Let the ?[watc]h? tower be 4 cubits around the top, but around the bottom let it be 6 cubits, and let it be encircled with a copper rain-gutter and a ?gallery?. Let the gallery be 6 cubits in circumference, and let it protrude 5 spans.

The word URUDḫeyawallit is not known elsewhere, but because it is proceeded with the determinative for copper and begins with the word for rain it fairly clearly means “copper rain-gutter”. The measurements of length and the word translated as “gallery” are not as well understood (the later could be more like “battlements” or “palisade”). I am not sure that the scholar who excerpted this text noticed what I did, because he didn’t translate the determinative.
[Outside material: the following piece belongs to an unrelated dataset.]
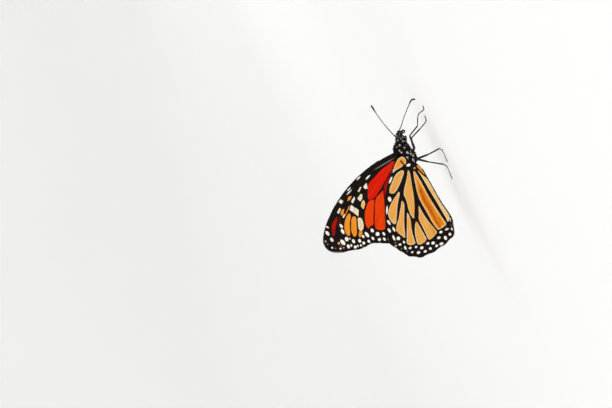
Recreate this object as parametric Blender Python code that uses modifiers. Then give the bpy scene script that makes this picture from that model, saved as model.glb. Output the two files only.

Even today, copper rain-gutters, rain-spouts, and roofs are impressive, both for their colourful appearance and their proof that the owners can keep away thieves. Public displays of bronze sculpture tend to shrink in the night, and every so often a thief is electrocuted while salvaging copper wire from someone else’s property. How more impressive it must have been when a kilo of copper was enough to support a family for a month, and a prosperous worker’s estate could be worth 10 kilos.* If Hittite border posts didn’t have their own goldenes Dachl, their watch-towers must have been just as impressive. And looking impressive is an important function of any fortification.

* A mina is generally estimated as circa 500 grams, and 60 shekels make a mina; 60-100 shekels of copper cost 1 shekel of silver in New Kingdom Egypt per Janssen; the expectation that a working family could live on 1 shekel per month is found throughout Mesopotamian literature, although as time passed it became less and less realistic. For the wealth of one community of prosperous craftsmen, see Janssen pp. 533-535; the workers who dug and painted the Valley of the Kings seem to have had food, housing, and movable goods similar to poor hoplites, craftsmen and small merchants in a late medieval city, etc.

Further Reading: Itamar Singer, “On Siege Warfare in Hittite Texts,” in Mordechai Cogan and Dan’el Kahn, Treasures on Camel’s Humps (Magnes Press: Jerusalem, 2008); Jac Janssen, Commodity Prices from the Ramesside Period (E.J. Brill: Leiden, 1975). I have paraphrased Singer’s translation, and recommend that anyone seriously interested check the version by him or another specialist in Hittite.